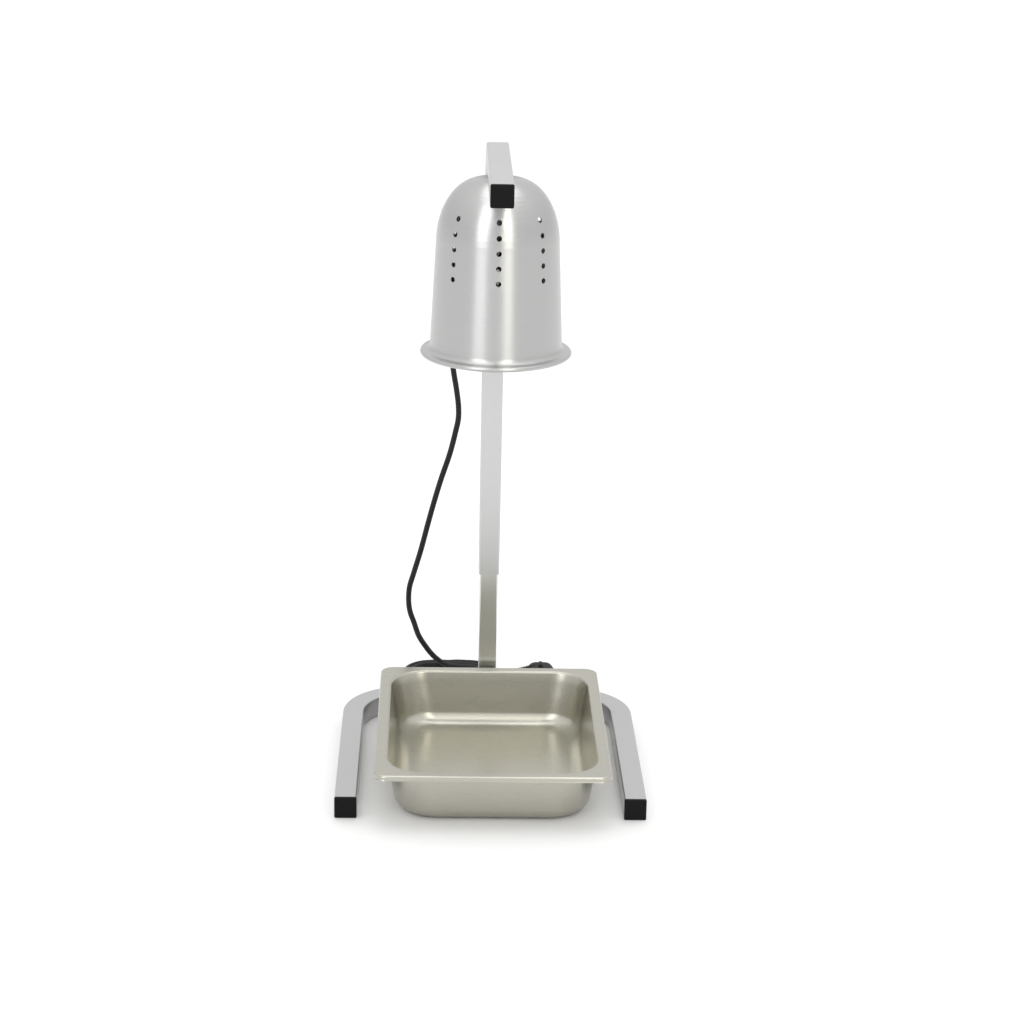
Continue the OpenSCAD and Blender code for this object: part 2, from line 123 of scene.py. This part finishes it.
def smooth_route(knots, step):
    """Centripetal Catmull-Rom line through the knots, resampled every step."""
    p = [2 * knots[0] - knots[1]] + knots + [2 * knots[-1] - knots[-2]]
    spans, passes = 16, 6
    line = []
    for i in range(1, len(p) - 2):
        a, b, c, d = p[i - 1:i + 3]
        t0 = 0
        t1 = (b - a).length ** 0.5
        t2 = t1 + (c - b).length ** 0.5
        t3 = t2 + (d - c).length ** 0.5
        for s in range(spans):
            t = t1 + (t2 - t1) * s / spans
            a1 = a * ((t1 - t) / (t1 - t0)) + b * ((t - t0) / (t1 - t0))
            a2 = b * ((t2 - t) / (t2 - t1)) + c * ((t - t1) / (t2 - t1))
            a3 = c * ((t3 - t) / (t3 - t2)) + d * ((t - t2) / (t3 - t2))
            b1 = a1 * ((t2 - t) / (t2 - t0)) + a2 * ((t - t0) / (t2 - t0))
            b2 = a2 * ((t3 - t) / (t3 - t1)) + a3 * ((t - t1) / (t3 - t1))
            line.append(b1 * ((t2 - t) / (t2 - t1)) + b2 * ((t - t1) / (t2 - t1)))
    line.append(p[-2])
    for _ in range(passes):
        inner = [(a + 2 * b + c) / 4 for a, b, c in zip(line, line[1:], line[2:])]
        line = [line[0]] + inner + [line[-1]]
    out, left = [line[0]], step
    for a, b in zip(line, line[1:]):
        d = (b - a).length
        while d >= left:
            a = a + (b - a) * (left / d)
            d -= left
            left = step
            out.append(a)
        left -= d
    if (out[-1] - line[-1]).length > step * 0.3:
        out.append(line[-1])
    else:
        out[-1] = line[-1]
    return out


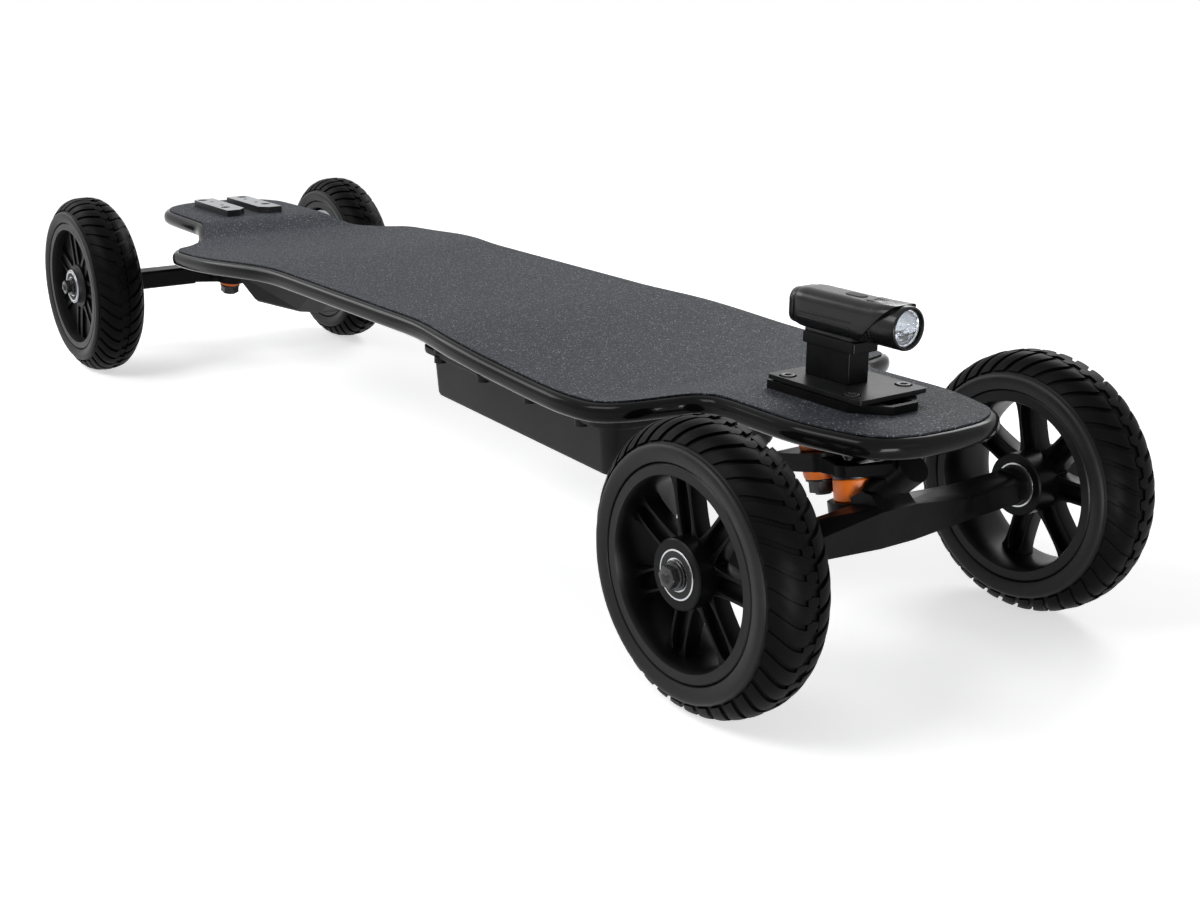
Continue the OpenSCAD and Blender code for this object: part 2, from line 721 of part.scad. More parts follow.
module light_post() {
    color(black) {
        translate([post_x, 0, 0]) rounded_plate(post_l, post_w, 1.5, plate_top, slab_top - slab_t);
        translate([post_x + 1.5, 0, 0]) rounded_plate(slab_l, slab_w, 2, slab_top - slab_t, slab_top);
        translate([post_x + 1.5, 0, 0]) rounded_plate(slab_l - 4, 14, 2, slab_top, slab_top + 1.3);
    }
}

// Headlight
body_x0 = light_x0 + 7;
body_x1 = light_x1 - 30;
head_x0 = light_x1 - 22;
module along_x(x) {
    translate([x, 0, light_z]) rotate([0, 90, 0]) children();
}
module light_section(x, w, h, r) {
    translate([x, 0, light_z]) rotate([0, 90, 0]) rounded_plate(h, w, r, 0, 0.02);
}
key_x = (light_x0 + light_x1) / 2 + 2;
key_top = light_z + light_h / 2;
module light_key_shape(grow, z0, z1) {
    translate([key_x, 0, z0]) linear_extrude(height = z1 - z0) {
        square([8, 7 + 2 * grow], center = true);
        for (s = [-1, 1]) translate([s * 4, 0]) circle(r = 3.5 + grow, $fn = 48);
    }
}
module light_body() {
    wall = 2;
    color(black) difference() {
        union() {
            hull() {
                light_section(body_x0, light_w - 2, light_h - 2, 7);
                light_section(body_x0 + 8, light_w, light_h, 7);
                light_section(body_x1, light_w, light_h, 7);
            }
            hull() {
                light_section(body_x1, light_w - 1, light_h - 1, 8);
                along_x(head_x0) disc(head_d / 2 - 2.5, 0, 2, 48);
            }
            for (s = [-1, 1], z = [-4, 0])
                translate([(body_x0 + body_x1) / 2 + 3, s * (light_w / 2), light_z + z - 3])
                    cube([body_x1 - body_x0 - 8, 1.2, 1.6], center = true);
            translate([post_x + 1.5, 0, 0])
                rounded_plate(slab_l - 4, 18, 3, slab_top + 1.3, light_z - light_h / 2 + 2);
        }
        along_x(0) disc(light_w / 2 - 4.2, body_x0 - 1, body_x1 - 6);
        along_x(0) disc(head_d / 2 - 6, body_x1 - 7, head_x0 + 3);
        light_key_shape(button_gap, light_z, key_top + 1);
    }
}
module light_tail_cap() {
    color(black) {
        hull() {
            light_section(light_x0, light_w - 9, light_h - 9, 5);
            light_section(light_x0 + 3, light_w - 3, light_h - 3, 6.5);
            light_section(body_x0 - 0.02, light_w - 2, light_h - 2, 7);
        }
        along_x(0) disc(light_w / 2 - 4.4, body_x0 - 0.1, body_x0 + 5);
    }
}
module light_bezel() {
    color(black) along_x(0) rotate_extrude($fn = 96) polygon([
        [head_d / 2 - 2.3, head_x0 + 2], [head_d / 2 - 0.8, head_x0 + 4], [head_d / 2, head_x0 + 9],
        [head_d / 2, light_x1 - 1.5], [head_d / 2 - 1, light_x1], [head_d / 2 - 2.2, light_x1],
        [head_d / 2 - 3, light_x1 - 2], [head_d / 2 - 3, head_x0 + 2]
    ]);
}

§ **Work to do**
Exactly as shown above, return every record.

§ **Completed exercise**
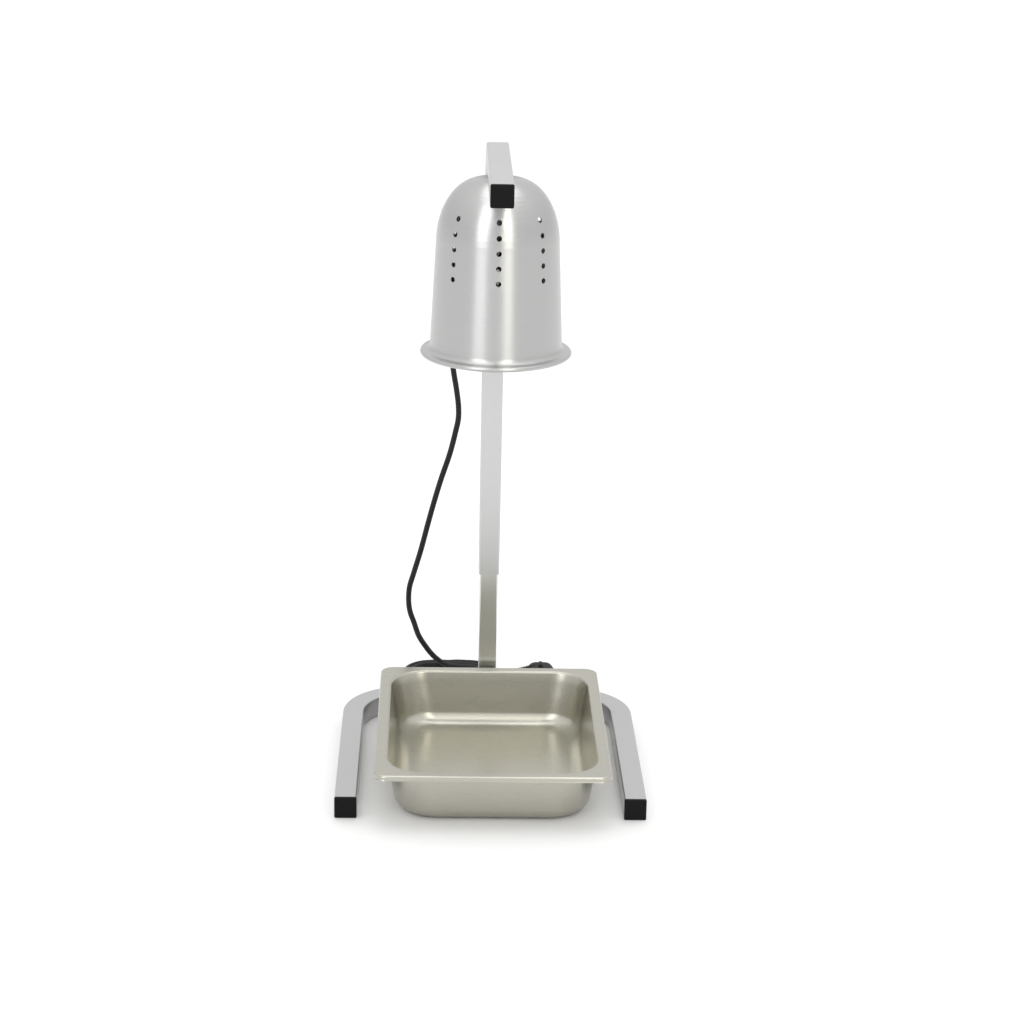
Continue the OpenSCAD and Blender code for this object: part 2, from line 123 of scene.py. This part finishes it.
def smooth_route(knots, step):
    """Centripetal Catmull-Rom line through the knots, resampled every step."""
    p = [2 * knots[0] - knots[1]] + knots + [2 * knots[-1] - knots[-2]]
    spans, passes = 16, 6
    line = []
    for i in range(1, len(p) - 2):
        a, b, c, d = p[i - 1:i + 3]
        t0 = 0
        t1 = (b - a).length ** 0.5
        t2 = t1 + (c - b).length ** 0.5
        t3 = t2 + (d - c).length ** 0.5
        for s in range(spans):
            t = t1 + (t2 - t1) * s / spans
            a1 = a * ((t1 - t) / (t1 - t0)) + b * ((t - t0) / (t1 - t0))
            a2 = b * ((t2 - t) / (t2 - t1)) + c * ((t - t1) / (t2 - t1))
            a3 = c * ((t3 - t) / (t3 - t2)) + d * ((t - t2) / (t3 - t2))
            b1 = a1 * ((t2 - t) / (t2 - t0)) + a2 * ((t - t0) / (t2 - t0))
            b2 = a2 * ((t3 - t) / (t3 - t1)) + a3 * ((t - t1) / (t3 - t1))
            line.append(b1 * ((t2 - t) / (t2 - t1)) + b2 * ((t - t1) / (t2 - t1)))
    line.append(p[-2])
    for _ in range(passes):
        inner = [(a + 2 * b + c) / 4 for a, b, c in zip(line, line[1:], line[2:])]
        line = [line[0]] + inner + [line[-1]]
    out, left = [line[0]], step
    for a, b in zip(line, line[1:]):
        d = (b - a).length
        while d >= left:
            a = a + (b - a) * (left / d)
            d -= left
            left = step
            out.append(a)
        left -= d
    if (out[-1] - line[-1]).length > step * 0.3:
        out.append(line[-1])
    else:
        out[-1] = line[-1]
    return out


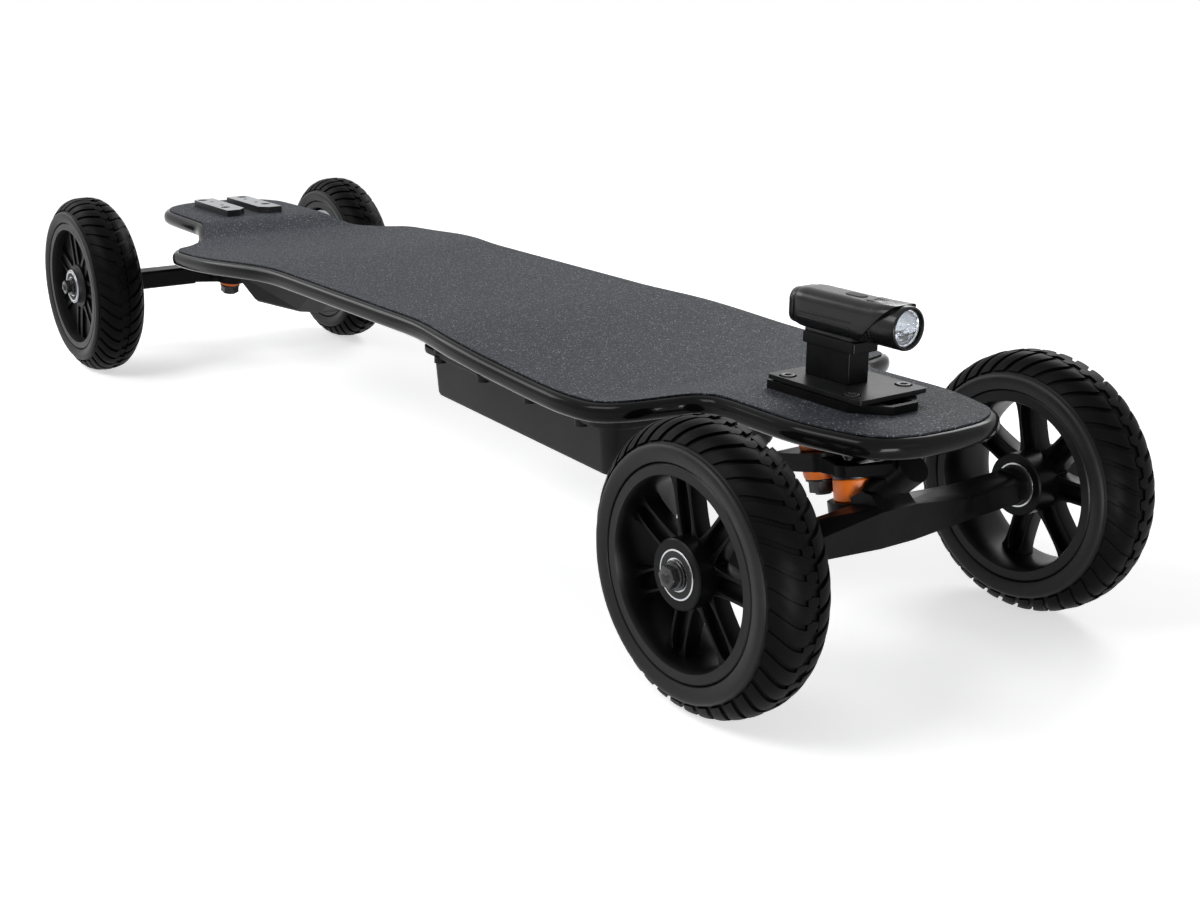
Continue the OpenSCAD and Blender code for this object: part 2, from line 721 of part.scad. More parts follow.
module light_post() {
    color(black) {
        translate([post_x, 0, 0]) rounded_plate(post_l, post_w, 1.5, plate_top, slab_top - slab_t);
        translate([post_x + 1.5, 0, 0]) rounded_plate(slab_l, slab_w, 2, slab_top - slab_t, slab_top);
        translate([post_x + 1.5, 0, 0]) rounded_plate(slab_l - 4, 14, 2, slab_top, slab_top + 1.3);
    }
}

// Headlight
body_x0 = light_x0 + 7;
body_x1 = light_x1 - 30;
head_x0 = light_x1 - 22;
module along_x(x) {
    translate([x, 0, light_z]) rotate([0, 90, 0]) children();
}
module light_section(x, w, h, r) {
    translate([x, 0, light_z]) rotate([0, 90, 0]) rounded_plate(h, w, r, 0, 0.02);
}
key_x = (light_x0 + light_x1) / 2 + 2;
key_top = light_z + light_h / 2;
module light_key_shape(grow, z0, z1) {
    translate([key_x, 0, z0]) linear_extrude(height = z1 - z0) {
        square([8, 7 + 2 * grow], center = true);
        for (s = [-1, 1]) translate([s * 4, 0]) circle(r = 3.5 + grow, $fn = 48);
    }
}
module light_body() {
    wall = 2;
    color(black) difference() {
        union() {
            hull() {
                light_section(body_x0, light_w - 2, light_h - 2, 7);
                light_section(body_x0 + 8, light_w, light_h, 7);
                light_section(body_x1, light_w, light_h, 7);
            }
            hull() {
                light_section(body_x1, light_w - 1, light_h - 1, 8);
                along_x(head_x0) disc(head_d / 2 - 2.5, 0, 2, 48);
            }
            for (s = [-1, 1], z = [-4, 0])
                translate([(body_x0 + body_x1) / 2 + 3, s * (light_w / 2), light_z + z - 3])
                    cube([body_x1 - body_x0 - 8, 1.2, 1.6], center = true);
            translate([post_x + 1.5, 0, 0])
                rounded_plate(slab_l - 4, 18, 3, slab_top + 1.3, light_z - light_h / 2 + 2);
        }
        along_x(0) disc(light_w / 2 - 4.2, body_x0 - 1, body_x1 - 6);
        along_x(0) disc(head_d / 2 - 6, body_x1 - 7, head_x0 + 3);
        light_key_shape(button_gap, light_z, key_top + 1);
    }
}
module light_tail_cap() {
    color(black) {
        hull() {
            light_section(light_x0, light_w - 9, light_h - 9, 5);
            light_section(light_x0 + 3, light_w - 3, light_h - 3, 6.5);
            light_section(body_x0 - 0.02, light_w - 2, light_h - 2, 7);
        }
        along_x(0) disc(light_w / 2 - 4.4, body_x0 - 0.1, body_x0 + 5);
    }
}
module light_bezel() {
    color(black) along_x(0) rotate_extrude($fn = 96) polygon([
        [head_d / 2 - 2.3, head_x0 + 2], [head_d / 2 - 0.8, head_x0 + 4], [head_d / 2, head_x0 + 9],
        [head_d / 2, light_x1 - 1.5], [head_d / 2 - 1, light_x1], [head_d / 2 - 2.2, light_x1],
        [head_d / 2 - 3, light_x1 - 2], [head_d / 2 - 3, head_x0 + 2]
    ]);
}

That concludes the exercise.